## Aim:
Provide only the number of lines where "that" occurs.

## Record set:
•••

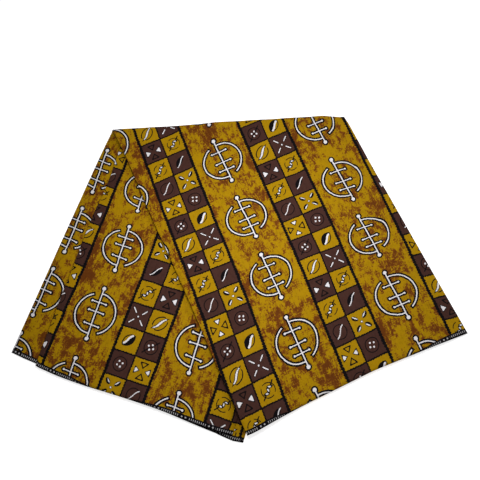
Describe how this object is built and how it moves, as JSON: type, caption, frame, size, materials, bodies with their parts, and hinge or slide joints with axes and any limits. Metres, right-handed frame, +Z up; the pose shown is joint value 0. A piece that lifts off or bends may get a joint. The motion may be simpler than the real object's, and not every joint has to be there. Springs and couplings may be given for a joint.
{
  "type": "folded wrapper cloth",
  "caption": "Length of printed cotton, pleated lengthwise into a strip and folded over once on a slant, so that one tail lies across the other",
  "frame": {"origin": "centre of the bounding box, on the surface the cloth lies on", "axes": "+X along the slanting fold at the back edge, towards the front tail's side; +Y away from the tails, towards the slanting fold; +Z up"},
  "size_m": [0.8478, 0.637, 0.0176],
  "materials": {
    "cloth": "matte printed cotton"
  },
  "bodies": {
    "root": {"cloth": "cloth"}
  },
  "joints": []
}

•••

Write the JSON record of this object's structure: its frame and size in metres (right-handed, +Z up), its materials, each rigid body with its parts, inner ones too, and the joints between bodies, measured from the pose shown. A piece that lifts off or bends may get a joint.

•••

## Solution to the exercise:
3